Si bien qu’au final on en vient à se demander si ce qui apparait comme ses plus gros défauts sur une bonne partie de l’aventure ne finit pas par devenir un de ses plus gros atouts à la fin. On finit par être de plus en plus touché par la personnalité d’Harold, voire de s’y identifier, comme on finit par apprécier tous ces personnages et être content de pouvoir discuter de tout et de rien avec eux. On finit l’aventure presque triste de leur dire au revoir, mais comme Harold, enthousiasmé des aventures qui nous attendent.
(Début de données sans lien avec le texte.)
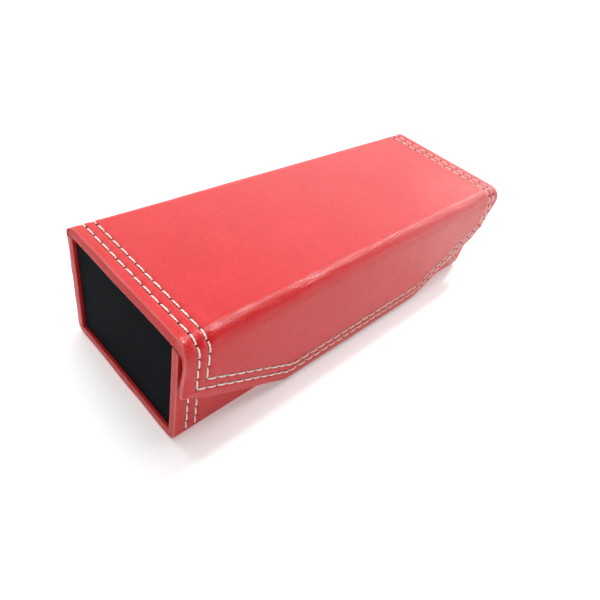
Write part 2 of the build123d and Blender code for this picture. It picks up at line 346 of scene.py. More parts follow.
class Section:
    """A closed outline in the YZ plane, anticlockwise seen from +X, as lines and arcs."""

    def __init__(self, rounding=EDGE_R):
        self.points, self.regions, self.v, self.edge = [], [], [], []
        self.rounding = rounding

    def _add(self, points, region, v, edge):
        self.points += [tuple(p) for p in points]
        self.regions += [region] * len(points)
        self.v += list(v)
        self.edge += [self.rounding if edge is None else edge] * len(points)

    def line(self, start, end, step, region="", edge=None):
        count = max(1, math.ceil(math.dist(start, end) / step - 1e-6))
        t = ends_off(0, 1, count)[:, None]
        points = np.array(start) + t * (np.array(end) - np.array(start))
        level = region in ("lid", "bottom")
        self._add(points, region, points[:, 0 if level else 1], edge)

    def polygon(self, corners, steps):
        for start, end, step in zip(corners, corners[1:] + corners[:1], steps):
            self.line(start, end, step)

    def cut(self, point, region, v):
        """The last point of an outer face, where a joint cuts it off."""
        self._add([point], region, [v], None)

    def arc(self, centre, radius, start, end, steps, region="", v_start=0.0, edge=None):
        angle = ends_off(start, end, steps)
        points = np.array(centre) + radius * np.stack([np.cos(angle), np.sin(angle)], axis=1)
        self._add(points, region, v_start + radius * np.abs(angle - start), edge)

    def arrays(self):
        points = np.array(self.points)
        before, after = np.roll(points, 1, axis=0), np.roll(points, -1, axis=0)

        def right_of(d):
            d = d / np.maximum(np.linalg.norm(d, axis=1, keepdims=True), 1e-9)
            return np.stack([d[:, 1], -d[:, 0]], axis=1)

        normal = right_of(points - before) + right_of(after - points)
        normal = normal / np.maximum(np.linalg.norm(normal, axis=1, keepdims=True), 1e-9)
        return points, normal, np.array(self.regions), np.array(self.v), np.array(self.edge)


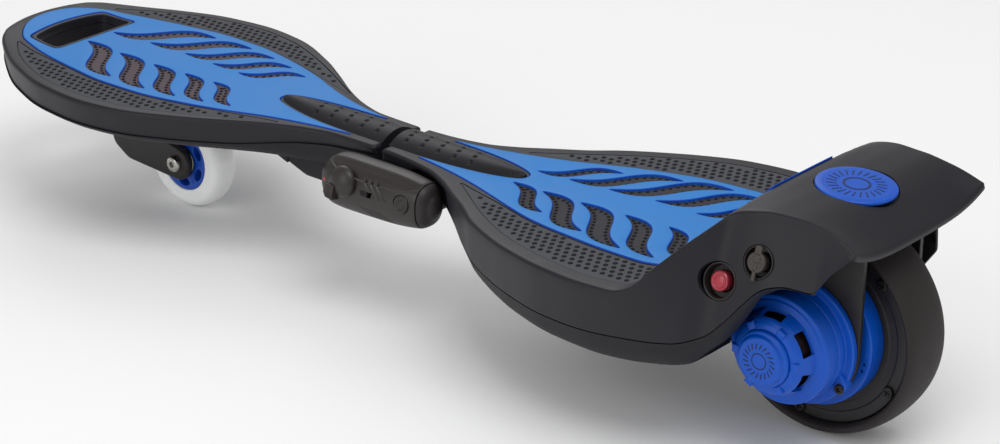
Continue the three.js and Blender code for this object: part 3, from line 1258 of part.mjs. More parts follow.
makeFrontShell();
makeFrontHull();
makeGrip(frontDeck, 'front', () => grip.insertProud, (body) => body.subtract(slotThrough(slot.lip + fit)));
makeTorsionHousing();
makeTorsionBar();
makeTorsionCradle();
makeCasterTyre();
makeCasterHub();
makeCasterBolt();
makeCasterFork();
makeSwivel();
makeRearShell();
makeGrip(rearDeck, 'rear', rearProud, (body) => body);
makeEmblem();
makeTub();
makeElectronics();
makeYoke();
makeDriveTyre();
makeHub();
makeDriveAxle();
makeDriveFlange();
makePlanets();
makePinion();
makeMotorCover();
makeMotorRest();
makeSwitch();
makePort();
makeRemoteCase();
makeRemoteControls();
makeDock();

export default casterBoard;
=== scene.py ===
import math
import bpy
import bmesh
import numpy as np
from mathutils import Matrix, Vector, geometry


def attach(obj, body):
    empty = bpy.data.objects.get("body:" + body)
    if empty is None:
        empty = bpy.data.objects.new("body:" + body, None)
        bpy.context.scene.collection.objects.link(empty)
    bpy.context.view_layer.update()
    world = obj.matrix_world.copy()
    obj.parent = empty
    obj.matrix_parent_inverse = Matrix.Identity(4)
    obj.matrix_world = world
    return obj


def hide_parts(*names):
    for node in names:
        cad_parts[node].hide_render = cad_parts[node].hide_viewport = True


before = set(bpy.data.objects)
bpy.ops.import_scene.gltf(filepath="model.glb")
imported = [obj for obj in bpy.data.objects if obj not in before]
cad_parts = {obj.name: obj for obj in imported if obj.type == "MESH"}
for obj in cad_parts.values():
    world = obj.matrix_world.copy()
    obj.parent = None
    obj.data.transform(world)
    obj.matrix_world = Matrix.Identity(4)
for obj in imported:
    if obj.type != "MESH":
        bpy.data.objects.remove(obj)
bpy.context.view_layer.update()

# Shapes are worked out in millimetres, with x counted along the board from the split between the decks
splitAt = 26.396      # where the split lies in the row frame
mm = 0.001
sharpAngle = 38       # edges that turn by more degrees than this stay sharp
joinWithin, dropUnder = 2e-6, 1e-7      # metres: points nearer are joined, faces smaller go
evenRows = 0.866      # height of an even triangle with sides of 1


# Cubic pieces through the rows of a table, with slopes that never overshoot; spread averages
# the reading over a stretch to either side, which rounds the kinks
def readTable(table, u, spread=0.0):
    u = np.asarray(u, float)
    if spread:
        shifts, shares = np.linspace(-1, 1, 5), (1, 2, 3, 2, 1)
        return sum(w * readTable(table, u + k * spread) for k, w in zip(shifts, shares)) / sum(shares)
    x, y = np.asarray(table, float).T
    width = np.diff(x)
    rise = np.diff(y) / width
    before, after = rise[:-1], rise[1:]
    same = before * after > 0
    middle = np.where(same, 2 * before * after / np.where(same, before + after, 1), 0)
    slope = np.r_[rise[0], middle, rise[-1]]
    i = np.clip(np.searchsorted(x, u, side="right") - 1, 0, len(width) - 1)
    t = np.clip((u - x[i]) / width[i], 0, 1)
    return (y[i] * (2 * t**3 - 3 * t**2 + 1) + y[i + 1] * (3 * t**2 - 2 * t**3)
            + width[i] * (slope[i] * (t**3 - 2 * t**2 + t) + slope[i + 1] * (t**3 - t**2)))


# 0 before a, 1 after b, and t t (3 - 2 t) between
def ease(x, a, b):
    t = np.clip((np.asarray(x, float) - a) / (b - a), 0, 1)
    return t * t * (3 - 2 * t)


# A closed outline taken again at even steps, with its corners rounded by averaging over a stretch
def evenLoop(points, step, soft=0.0):
    points = np.asarray(points, float)
    closed = np.vstack([points, points[:1]])
    run = np.r_[0, np.cumsum(np.linalg.norm(np.diff(closed, axis=0), axis=1))]
    count = max(8, int(round(run[-1] / step)))
    at = np.linspace(0, run[-1], count, endpoint=False)
    loop = np.stack([np.interp(at, run, closed[:, k]) for k in range(closed.shape[1])], -1)
    reach = int(round(soft / (run[-1] / count)))
    if reach:
        weights = np.bartlett(2 * reach + 3)[1:-1]
        weights /= weights.sum()
        loop = sum(w * np.roll(loop, k, axis=0) for k, w in zip(range(-reach, reach + 1), weights))
    return loop


# Twice the area inside a closed outline, positive if it runs anticlockwise
def turnOf(loop):
    x, y = loop[:, 0], loop[:, 1]
    return np.sum(x * np.roll(y, -1) - y * np.roll(x, -1))


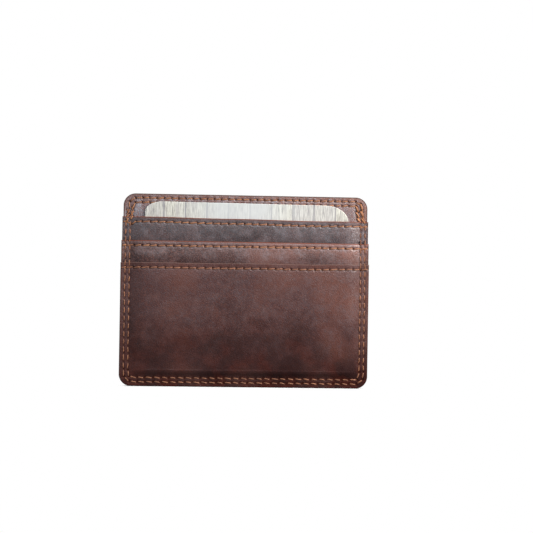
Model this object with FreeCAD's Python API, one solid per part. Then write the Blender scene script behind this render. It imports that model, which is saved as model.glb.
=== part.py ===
import FreeCAD, Part
import math
import os

# A slim leather card wallet: a back panel and a front body panel with a note pocket between
# them, three stepped card pockets on the front, and a loose insert card in the top pocket.
#
# Millimetres. X runs across the wallet, +Z up to the pocket mouths, -Y out of the front face.
# The origin is under the middle of the bottom edge. Depth e is measured from the back face
# towards the front, so a sheet's place in the stack is written as a depth.

# ---- driving dimensions ----
HEIGHT = 80.0
BODY_WIDTH = 102.0
POCKET_WIDTHS = (102.7, 103.2, 103.5)   # each pocket is cut a little wider than the one behind
MOUTHS = (70.0, 60.5, 51.5)             # heights of the three pocket mouths
CORNER = 5.0

BACK_LEATHER = 0.9
BODY_LEATHER = 0.8
POCKET_LEATHER = (0.7, 0.7, 0.9)
LINING = 0.15
NOTE_GAP = 0.4                          # room for folded notes
CARD_GAP = 0.8                          # room for a card 0.76 thick

INSERT_WIDTH = 85.6                     # a standard card
INSERT_HEIGHT = 54.0
INSERT_THICK = 0.7
INSERT_CORNER = 7.5
INSERT_TOP = 76.6

THREAD = 0.4                            # thread diameter
RECESS = 0.42                           # how deep a stitch is drawn into the leather
RECESS_MARGIN = 0.07                    # leather pushed back around a stitch
STITCH_GAP = 0.85                       # leather showing between two stitches
SEAM_PITCH = 3.25
TOP_PITCH = 2.95
BORDER_INSETS = (1.8, 3.6)              # the border's two rows, from the widest pocket's edge
TOP_SIDE_INSETS = (2.1, 3.9)            # the top edge's two rows, from the body's sides
TOP_EDGE_INSETS = (1.8, 3.65)           # and from the body's top edge
MOUTH_INSET = 2.1                       # a mouth's row, from the mouth
BORDER_END = MOUTHS[0] - 0.6            # the border's rows stop just below the top mouth
TOP_END = MOUTHS[0] + 0.4               # and the top edge's rows just above it
FLOOR_ROWS = (19.0, 9.5)                # hidden seams that close pockets 1 and 2 below
FLOOR_CLEAR = 1.5                       # flat leather above such a seam
FOLDS = (1.8, 2.2, 2.2)                 # height over which each pocket then rises
ROOMS = (43.9, 43.4, 43.2)              # half width of each pocket's level part

# ---- places worked out from them ----
HALF_BODY = BODY_WIDTH / 2
HALF_BORDER = POCKET_WIDTHS[-1] / 2
BACK_LINING_AT = BACK_LEATHER
FRONT_LINING_AT = BACK_LINING_AT + LINING
BODY_AT = FRONT_LINING_AT + LINING
POCKET_AT = (BODY_AT + BODY_LEATHER,
             BODY_AT + BODY_LEATHER + POCKET_LEATHER[0],
             BODY_AT + BODY_LEATHER + POCKET_LEATHER[0] + POCKET_LEATHER[1])
BORDER_ROWS = [HALF_BORDER - inset for inset in BORDER_INSETS]
RISE_FROM = BORDER_ROWS[1] - 1.5        # half width of the area inside the border's seams
RISE_ABOVE = BORDER_INSETS[1] + 0.6     # and its lower edge
CARD_FROM = RISE_FROM - 1.0             # half width where pockets 1 and 2 start to lift off
FLOOR_ROW_HALF = CARD_FROM - 1.0

SLOT_FLOORS = [row + FLOOR_CLEAR for row in FLOOR_ROWS]

# Each raised area: half width and low edge where it starts, the same where it is full, its rise.
NOTE_RAISE = (RISE_FROM, RISE_ABOVE, CARD_FROM, RISE_ABOVE + 2 * NOTE_GAP, NOTE_GAP)
POCKET_1_RAISE = (CARD_FROM, SLOT_FLOORS[0], ROOMS[0], SLOT_FLOORS[0] + FOLDS[0], CARD_GAP)
POCKET_2_RAISE = (CARD_FROM, SLOT_FLOORS[1], ROOMS[1], SLOT_FLOORS[1] + FOLDS[1], 2 * CARD_GAP)
FULL_RISE = NOTE_GAP + 3 * CARD_GAP
POCKET_3_RAISE = (RISE_FROM, RISE_ABOVE, ROOMS[2], RISE_ABOVE + FOLDS[2], FULL_RISE)
POCKET_RAISES = ((NOTE_RAISE, POCKET_1_RAISE), (NOTE_RAISE, POCKET_2_RAISE), (POCKET_3_RAISE,))
POCKETS = range(len(MOUTHS))

THICKNESS = POCKET_AT[2] + FULL_RISE + POCKET_LEATHER[2]
BEYOND = 2.0                            # how far a cutting solid runs past what it cuts
SEATING = 0.005                         # gap left under a stitch, so that nothing overlaps


# ---- basic solids ----
def at(x, z, e):
    """The point at x, z and depth e."""
    return FreeCAD.Vector(x, THICKNESS / 2 - e, z)


def forward(distance):
    """The vector towards the front face."""
    return FreeCAD.Vector(0, -distance, 0)


def slab(half, low, high, e, thick, corner):
    """A flat sheet centred on x = 0 with four rounded corners."""
    box = Part.makeBox(2 * half, thick, high - low, at(-half, low, e + thick))
    corner_edges = [edge for edge in box.Edges if edge.BoundBox.YLength > thick / 2]
    return box.makeFillet(corner, corner_edges)


def frustum(raise_, e):
    """The hollow under a raised area: a rectangle at depth e that narrows as it rises, and runs
    out past the top edge."""
    wide, low, narrow, full, rise = raise_
    high = HEIGHT + BEYOND
    base = [at(-wide, low, e), at(wide, low, e), at(wide, high, e), at(-wide, high, e)]
    roof = [at(-narrow, full, e + rise), at(narrow, full, e + rise),
            at(narrow, high, e + rise), at(-narrow, high, e + rise)]
    outlines = [base, roof]
    for i in range(len(base)):
        j = (i + 1) % len(base)
        outlines.append([base[i], base[j], roof[j], roof[i]])
    faces = [Part.Face(Part.makePolygon(points + points[:1])) for points in outlines]
    return Part.Solid(Part.Shell(faces))


def formed_sheet(half, mouth, e, thick, raises):
    """A sheet that lies flat at its edges and is pressed forward over each raised area."""
    sheet = slab(half, 0.0, HEIGHT, e, thick, CORNER)
    hollows = []
    for raise_ in raises:
        hollow = frustum(raise_, e)
        hollows.append(hollow)
        outside = hollow.copy()
        outside.translate(forward(thick))
        sheet = sheet.fuse(outside)
        rise = raise_[-1]
        e += rise
    envelope = slab(half, 0.0, HEIGHT, 0.0, THICKNESS, CORNER)
    below_mouth = Part.makeBox(2 * half, THICKNESS, mouth, at(-half, 0.0, THICKNESS))
    return sheet.cut(hollows).common(envelope).common(below_mouth).removeSplitter()


# ---- stitches: each is a pair of points (x, z), its two ends ----
def divide(length, point, pitch):
    """Even stitches along a path, where point gives (x, z) at a distance along it."""
    count = max(1, round(length / pitch))
    step = length / count
    return [(point(i * step + STITCH_GAP / 2), point((i + 1) * step - STITCH_GAP / 2))
            for i in range(count)]


def u_row(half, end, turn, radius, pitch):
    """A U-shaped row: two sides at x = -half and half that start at height end, and a straight
    run at height turn, joined by round corners."""
    up = math.copysign(1.0, end - turn)
    side = abs(end - turn) - radius
    bend = math.pi * radius / 2
    length = 2 * (side + bend + half - radius)

    def point(s):
        if s > length / 2:
            x, z = point(length - s)
            return -x, z
        if s <= side:
            return -half, end - up * s
        if s <= side + bend:
            angle = (s - side) / radius
            return (radius * (1 - math.cos(angle)) - half,
                    turn + up * radius * (1 - math.sin(angle)))
        return s - side - bend + radius - half, turn

    return divide(length, point, pitch)


def straight_row(breaks, z):
    """A straight row at height z, with a gap at every break: the places where the leather bends
    or another seam crosses."""
    stitches = []
    for left, right in zip(breaks, breaks[1:]):
        stitches += divide(right - left, lambda s, left=left: (left + s, z), SEAM_PITCH)
    return stitches


def border_row(i):
    return u_row(BORDER_ROWS[i], BORDER_END, BORDER_INSETS[i], CORNER - BORDER_INSETS[i],
                 SEAM_PITCH)


def top_row(i):
    return u_row(HALF_BODY - TOP_SIDE_INSETS[i], TOP_END, HEIGHT - TOP_EDGE_INSETS[i],
                 CORNER - TOP_EDGE_INSETS[i], TOP_PITCH)


def mouth_row(i):
    full_rise = POCKET_RAISES[i][-1][2]
    breaks = [full_rise, RISE_FROM, BORDER_ROWS[1], BORDER_ROWS[0], POCKET_WIDTHS[i] / 2]
    return straight_row([-x for x in reversed(breaks)] + breaks, MOUTHS[i] - MOUTH_INSET)


def floor_row(i):
    return straight_row([-FLOOR_ROW_HALF, FLOOR_ROW_HALF], FLOOR_ROWS[i])


def on_pocket(stitches, i):
    """The stitches that lie on pocket i: their lower end is below its mouth, and above the next
    pocket's."""
    covered = MOUTHS[i + 1] if i + 1 < len(MOUTHS) else 0.0
    return [pair for pair in stitches if covered < min(pair[0][1], pair[1][1]) <= MOUTHS[i]]


# ---- the leather under the stitches, and the thread ----
def back_face(x, z):
    """Depth of the back panel's outer face, which is flat."""
    return 0.0


def front_face(e, raises):
    """A function that gives the depth of a formed sheet's front face at (x, z), where e is its
    depth at the sheet's edge."""
    def depth(x, z):
        level = e
        for wide, low, narrow, full, rise in raises:
            across = (wide - abs(x)) / (wide - narrow)
            along = (z - low) / (full - low)
            level += rise * max(0.0, min(across, along, 1.0))
        return level
    return depth


BODY_FACE = front_face(POCKET_AT[0], (NOTE_RAISE,))
POCKET_FACES = [front_face(POCKET_AT[i] + POCKET_LEATHER[i], POCKET_RAISES[i]) for i in POCKETS]


def thread(stitches, depth, outward=1):
    """The thread of every stitch, drawn into the surface that depth gives. outward is 1 on the
    front and -1 on the back."""
    samples = 8
    cylinders = []
    for (x0, z0), (x1, z1) in stitches:
        e0 = depth(x0, z0)
        e1 = depth(x1, z1)
        lift = 0.0
        for i in range(1, samples):
            share = i / samples
            surface = depth(x0 + share * (x1 - x0), z0 + share * (z1 - z0))
            lift = max(lift, outward * (surface - e0 - share * (e1 - e0)))
        slope = (e1 - e0) / math.hypot(x1 - x0, z1 - z0)
        shift = outward * (lift - RECESS + SEATING + math.hypot(1.0, slope) * THREAD / 2)
        start = at(x0, z0, e0 + shift)
        end = at(x1, z1, e1 + shift)
        cylinders.append(Part.makeCylinder(THREAD / 2, (end - start).Length, start, end - start))
    return cylinders


def stitched(sheet, stitches, outward=1):
    """The sheet with a recess under every stitch in its outer face."""
    cutters = []
    wide = THREAD / 2 + RECESS_MARGIN
    for (x0, z0), (x1, z1) in stitches:
        length = math.hypot(x1 - x0, z1 - z0)
        box = Part.makeBox(length + 2 * RECESS_MARGIN, THICKNESS + 2 * BEYOND, 2 * wide,
                           FreeCAD.Vector(-RECESS_MARGIN, 0.0, -wide))
        turn = FreeCAD.Rotation(FreeCAD.Vector(1, 0, 0), FreeCAD.Vector(x1 - x0, 0, z1 - z0))
        box.Placement = FreeCAD.Placement(at(x0, z0, THICKNESS + BEYOND), turn)
        cutters.append(box)
    kept = sheet.copy()
    kept.translate(forward(-outward * RECESS))
    return sheet.cut(sheet.common(Part.makeCompound(cutters)).cut(kept))


# ---- sheets ----
def back_panel():
    sheet = slab(HALF_BODY, 0.0, HEIGHT, 0.0, BACK_LEATHER, CORNER)
    stitches = border_row(0) + border_row(1) + top_row(0) + top_row(1)
    return stitched(sheet, stitches, outward=-1)


def back_lining():
    return slab(HALF_BODY, 0.0, HEIGHT, BACK_LINING_AT, LINING, CORNER)


def front_lining():
    return formed_sheet(HALF_BODY, HEIGHT, FRONT_LINING_AT, LINING, (NOTE_RAISE,))


def body_panel():
    sheet = formed_sheet(HALF_BODY, HEIGHT, BODY_AT, BODY_LEATHER, (NOTE_RAISE,))
    return stitched(sheet, top_row(0) + top_row(1))


def pocket_panel(i):
    sheet = formed_sheet(POCKET_WIDTHS[i] / 2, MOUTHS[i], POCKET_AT[i], POCKET_LEATHER[i],
                         POCKET_RAISES[i])
    stitches = mouth_row(i) + on_pocket(border_row(0) + border_row(1), i)
    if i < len(FLOOR_ROWS):
        stitches += floor_row(i)
    return stitched(sheet, stitches)


def insert_card():
    middle = BODY_AT + BODY_LEATHER + NOTE_GAP + CARD_GAP / 2
    return slab(INSERT_WIDTH / 2, INSERT_TOP - INSERT_HEIGHT, INSERT_TOP,
                middle - INSERT_THICK / 2, INSERT_THICK, INSERT_CORNER)


# ---- threads ----
def border_thread_front(row):
    cylinders = []
    for i in POCKETS:
        cylinders += thread(on_pocket(border_row(row), i), POCKET_FACES[i])
    return cylinders


def threads():
    found = {}
    for row, label in enumerate(("outer", "inner")):
        found[f"border_{label}_thread_front"] = border_thread_front(row)
        found[f"border_{label}_thread_back"] = thread(border_row(row), back_face, outward=-1)
        found[f"top_{label}_thread_front"] = thread(top_row(row), BODY_FACE)
        found[f"top_{label}_thread_back"] = thread(top_row(row), back_face, outward=-1)
    for i in POCKETS:
        found[f"mouth_{i + 1}_thread"] = thread(mouth_row(i), POCKET_FACES[i])
    for i in range(len(FLOOR_ROWS)):
        found[f"slot_{i + 1}_floor_thread"] = thread(floor_row(i), POCKET_FACES[i])
    return {name: Part.makeCompound(cylinders) for name, cylinders in found.items()}


def parts():
    found = {
        "back_panel": back_panel(),
        "back_lining": back_lining(),
        "front_lining": front_lining(),
        "body_panel": body_panel(),
        "insert_card": insert_card(),
    }
    for i in POCKETS:
        found[f"pocket_{i + 1}_panel"] = pocket_panel(i)
    found.update(threads())
    return found


os.makedirs("parts", exist_ok=True)
for name, shape in parts().items():
    shape.exportStep(f"parts/{name}.step")
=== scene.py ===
import math
from functools import cached_property

import bpy
import numpy as np
from mathutils import Matrix, Quaternion, Vector

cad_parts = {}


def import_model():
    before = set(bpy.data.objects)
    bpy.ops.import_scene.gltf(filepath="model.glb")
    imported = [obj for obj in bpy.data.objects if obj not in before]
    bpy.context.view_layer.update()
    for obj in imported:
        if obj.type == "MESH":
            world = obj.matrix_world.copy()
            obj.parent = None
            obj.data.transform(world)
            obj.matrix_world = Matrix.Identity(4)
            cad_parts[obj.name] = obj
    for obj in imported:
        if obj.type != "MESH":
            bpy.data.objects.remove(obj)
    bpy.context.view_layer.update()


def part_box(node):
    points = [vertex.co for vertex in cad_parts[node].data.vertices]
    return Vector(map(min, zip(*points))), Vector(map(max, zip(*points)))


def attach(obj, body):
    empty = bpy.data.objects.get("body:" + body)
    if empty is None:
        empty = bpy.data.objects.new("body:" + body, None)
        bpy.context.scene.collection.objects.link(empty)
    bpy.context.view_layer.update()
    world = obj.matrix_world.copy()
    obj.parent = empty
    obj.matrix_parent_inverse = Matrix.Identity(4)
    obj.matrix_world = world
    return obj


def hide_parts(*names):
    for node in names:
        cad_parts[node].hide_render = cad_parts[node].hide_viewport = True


# The looks of a slim leather card wallet, built around its CAD frame.
#
# Lengths are in millimetres unless they say otherwise, and turned into metres where a mesh is
# made. x runs across the wallet and z up it. A depth is measured from the wallet's back face
# towards its front.

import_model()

MM = 0.001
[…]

C’est en tout cas, une fois la claque de l’aspect visuel passée, ce qui probablement marquera le plus les joueurs, et restera avec eux après les crédits de fin.
Harold Halibut est un jeu plein de contradictions, si bien qu’il est difficile de vraiment le définir. Étant à tant de niveaux un OVNI vidéo ludique. Plus proche du film d’animation interactif que d’un jeu d’aventure à proprement parler, avec un rythme très lent surtout au départ, et une écriture de prime abord semblant plus destinée à un public jeune, Harold Halibut n’est clairement pas fait pour être mis entre toutes les mains, et est loin d’être exempt de tout défaut. Cependant, grâce à une DA et une ambiance globale fantastiques, il en reste néanmoins un jeu qui marquera au final beaucoup de ses joueurs, qui garderont en tête des visuels et des musiques superbes, ou encore certains de ses dialogues qui touchent parfois terriblement juste et pourraient bien résonner encore un petit moment dans un coin de leur tête. Quoi qu’il en soit, un jeu qui ne laissera pas indifférent.